## begin

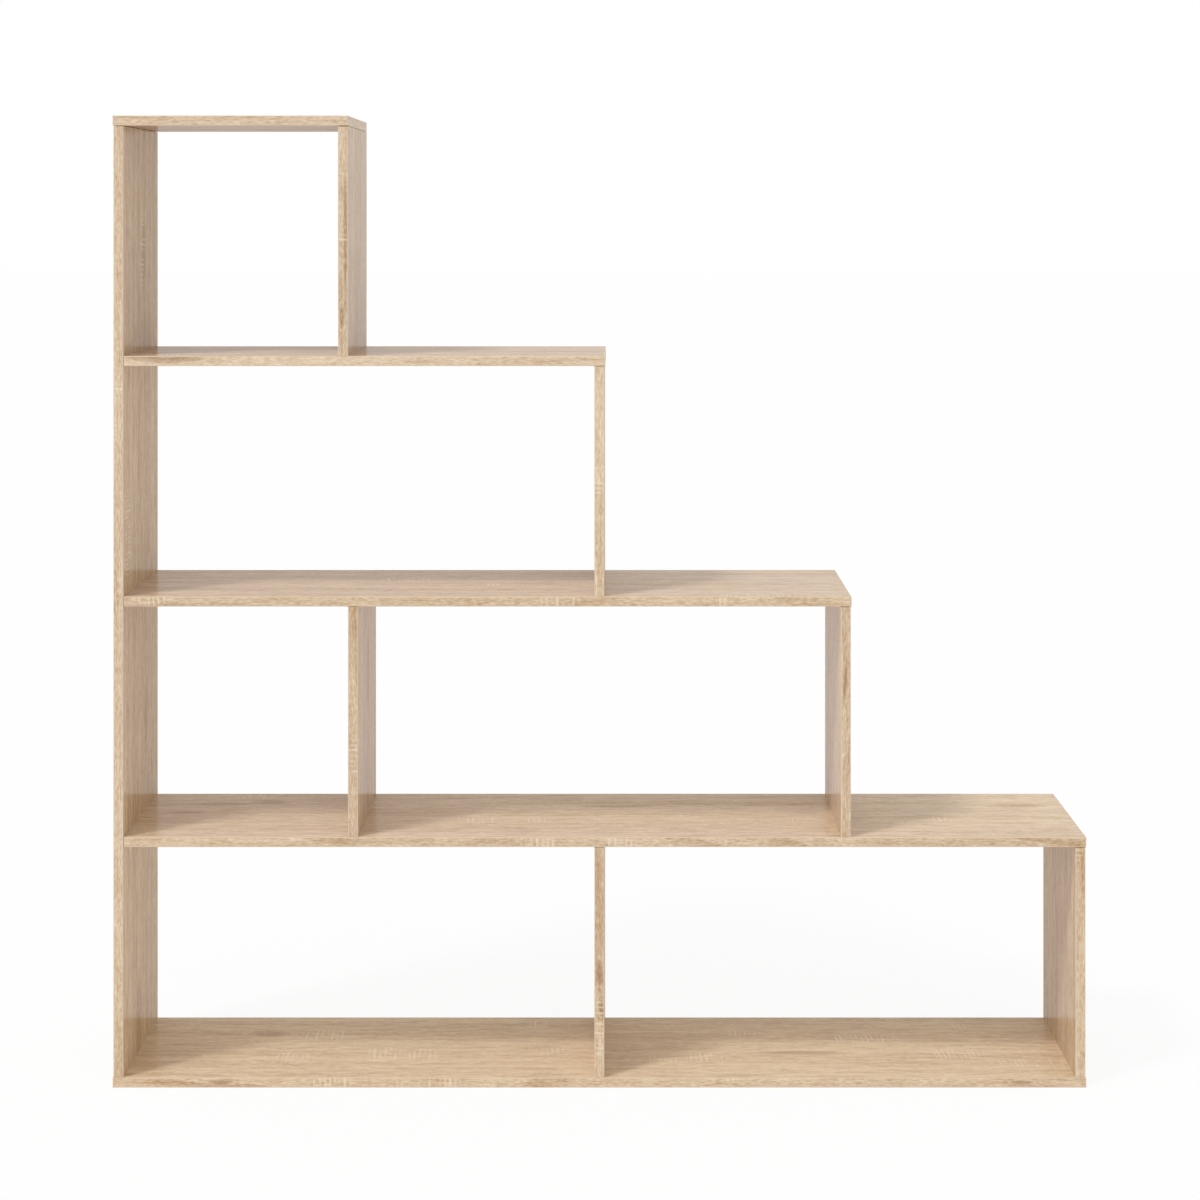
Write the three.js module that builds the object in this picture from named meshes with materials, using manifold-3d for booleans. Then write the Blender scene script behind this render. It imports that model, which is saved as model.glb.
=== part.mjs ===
// An open staircase bookshelf in laminated board. Five boards lie across seven uprights in four
// tiers, each tier shorter than the one under it. The boards are drilled and joined as flat-pack
// furniture is: with confirmat screws, with cams and their bolts, and with wooden dowels.
// Lengths are in millimetres. +X is to the viewer's right, +Y is away from the viewer, +Z is up.
// The origin is on the floor, under the middle of the base board.

import * as THREE from "three";
import { mergeVertices } from "three/addons/utils/BufferGeometryUtils.js";
import Module from "manifold-3d";

const wasm = await Module();
wasm.setup();

// Boards
const boardThickness = 15;
const boardDepth = 290;
const bandRadius = 1.5; // rounding that the trimmed edge band leaves on a board's edge
const clearHeight = 343.75; // open height of every tier
const endOverhang = 1.25; // how far a lying board stands past the outer face of its last upright

// Width of each tier, from the outer face of the left side to that of the tier's last upright
const topTierWidth = 350;
const secondTierWidth = 732.5;
const thirdTierWidth = 1100;
const bottomTierWidth = 1450;

// Room around every fitting in its hole, and the length that a cut runs past a face
const fitClearance = 0.3;
const overrun = 2;

// From the front or back edge of a board to the fitting nearest to it
const fittingInset = 50;

// Confirmat screw: a countersunk head, a smooth shoulder and a thread, drawn at its core
const screwLength = 50;
const screwHeadRadius = 4.75;
const screwHeadHeight = 3.5;
const screwHeadSink = 0.3; // the head's face lies this far under the board's face
const screwShoulderRadius = 3.4;
const screwShoulderSetback = 2; // the shoulder ends this far inside the first board
const screwCoreRadius = 2.4;
const screwTipRadius = 1;
const screwTipLength = 4;
const screwSocketRadius = 2.3; // over the corners of the hexagon
const screwSocketDepth = 2.6;

// Cam bolt: its thread is in the lying board, and its ball head hangs in the cam
const boltThreadRadius = 3;
const boltThreadCover = 4; // board that is left over the end of the thread
const boltCollarRadius = 3.7;
const boltCollarHeight = 1.2;
const boltShaftRadius = 2.9;
const boltNeckRadius = 2.1;
const boltHeadRadius = 3.3;
const boltHeadOffset = 0.5; // from the cam's axis to the middle of the ball, towards the joint

// Cam: turned half round, its spiral wall draws the bolt's head in
const camDistance = 34; // from the joint to the cam's axis
const camRadius = 7.2;
const camRimWall = 1.4; // wall beside the way in, where the spiral is widest
const camBackWeb = 0.8;
const camFaceSink = 0.3;
const camDriveWidth = 1.3;
const camDriveDepthShare = 0.6; // of the web over the chamber
const camDriveLengthShare = 0.45; // of the cam's diameter

// Wooden dowel
const dowelRadius = 4;
const dowelLength = 30;
const dowelChamfer = 1;
const dowelCover = 5; // board that is left over the dowel's end

// Facets
const bandSteps = 2;
const screwSides = 10;
const boltSides = 10;
const boltHeadSteps = 3;
const camSides = 20;
const camSpiralSteps = 16;
const dowelSides = 10;
const socketSides = 6;

// Places that follow from the sizes
const quarterTurn = Math.PI / 2;
const leftFace = -bottomTierWidth / 2;
const innerFace = leftFace + boardThickness;
const tierPitch = boardThickness + clearHeight;
const middleOfBoard = boardThickness / 2;
const fittingRows = { front: fittingInset - boardDepth / 2, back: boardDepth / 2 - fittingInset };

// The way that a fitting's own +Z points once it is in its board. A cam's own +Y then points up.
const axisX = new THREE.Vector3(1, 0, 0);
const axisY = new THREE.Vector3(0, 1, 0);
const axisZ = new THREE.Vector3(0, 0, 1);
const facingUp = new THREE.Matrix4();
const facingRight = new THREE.Matrix4().makeBasis(axisY, axisZ, axisX);
const facingLeft = new THREE.Matrix4().makeBasis(axisY.clone().negate(), axisZ, axisX.clone().negate());

const finishes = {
  board: { color: 0xd0b48f, roughness: 0.6, metalness: 0 },
  screw: { color: 0xb4b5b6, roughness: 0.35, metalness: 0.9 },
  cam: { color: 0xc2c3c4, roughness: 0.45, metalness: 0.9 },
  dowel: { color: 0xdcc39a, roughness: 0.8, metalness: 0 },
};

// Solids are cut as manifolds and shown as geometries

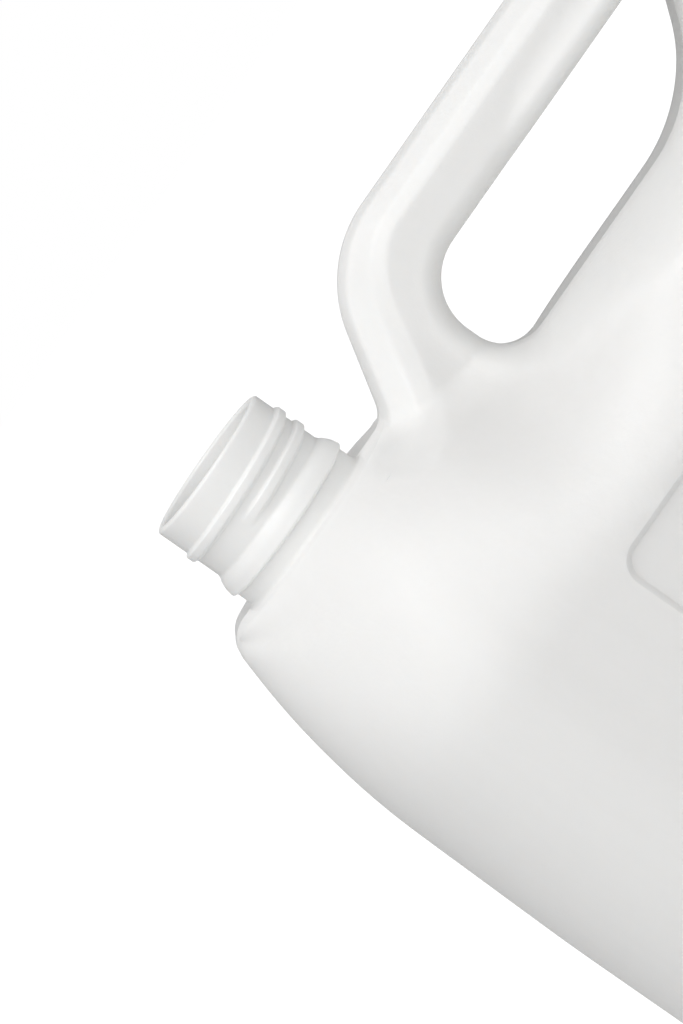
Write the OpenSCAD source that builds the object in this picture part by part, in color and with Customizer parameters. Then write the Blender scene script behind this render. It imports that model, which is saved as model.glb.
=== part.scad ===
// Blow-moulded jug for liquid soap: one hollow piece with a pouring neck at the front of its shoulder,
// a hollow grip moulded over a finger hole, a label recess on each side and a pushed-up base.
// X runs from the front wall to the back wall, Y across the side walls, and Z up from the floor.

/* [Body] */
// Length from the front wall to the back wall
jug_l = 208; // [198:1:224]
// Width across the two side walls
jug_w = 120; // [108:1:132]
// Height from the floor to the top of the grip
jug_h = 276; // [262:1:300]
// Thickness of the blown wall
wall = 1.4; // [1.2:0.1:2]
// Radius of the base's front and back corners in the side view
foot_r = 10; // [8:1:14]
// Radius of the top back corner in the side view
back_r = 34; // [28:1:38]

/* [Shoulder] */
// Drop from the top of the grip to the flat land that carries the neck
land_drop = 30; // [28:1:32]
// Half width of the land at the neck
land_half_w = 22; // [21:0.5:24]
// Height above which the front wall tapers
front_taper_z = 150; // [130:5:160]
// Taper of the upper front wall, in degrees
front_taper = 1.5; // [1:0.1:2]
// How far the front wall leans back before it turns into the land
front_lean = 11.6; // [11.2:0.2:13]
// Radius of the long sweep from the front wall into the shoulder
front_sweep_r = 170; // [150:2:176]
// Radius of the corner between the front sweep and the land
front_corner_r = 7.5; // [6:0.5:9]
// Height over which the side walls draw in to the land
shoulder_h = 49; // [44:1:56]

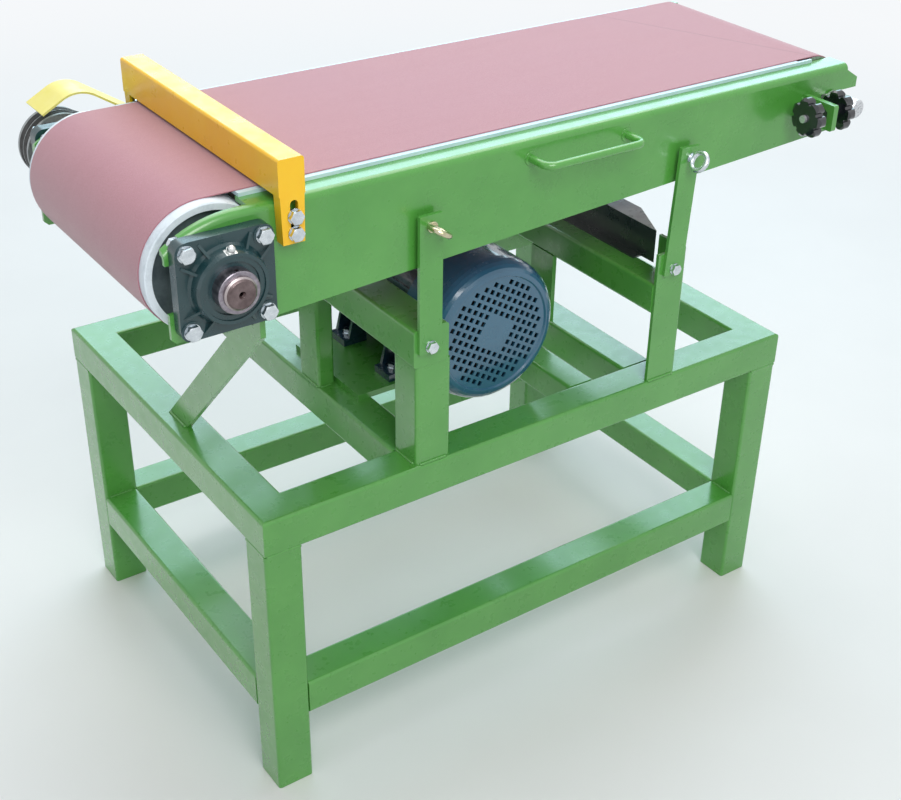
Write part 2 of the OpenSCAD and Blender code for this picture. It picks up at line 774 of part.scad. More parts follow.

## end

▶ [DIRECTION] Find the word "model" in the data and copy out each line where it turns up.

▶ [RESULT]
Write the three.js module that builds the object in this picture from named meshes with materials, using manifold-3d for booleans. Then write the Blender scene script behind this render. It imports that model, which is saved as model.glb.
Write the OpenSCAD source that builds the object in this picture part by part, in color and with Customizer parameters. Then write the Blender scene script behind this render. It imports that model, which is saved as model.glb.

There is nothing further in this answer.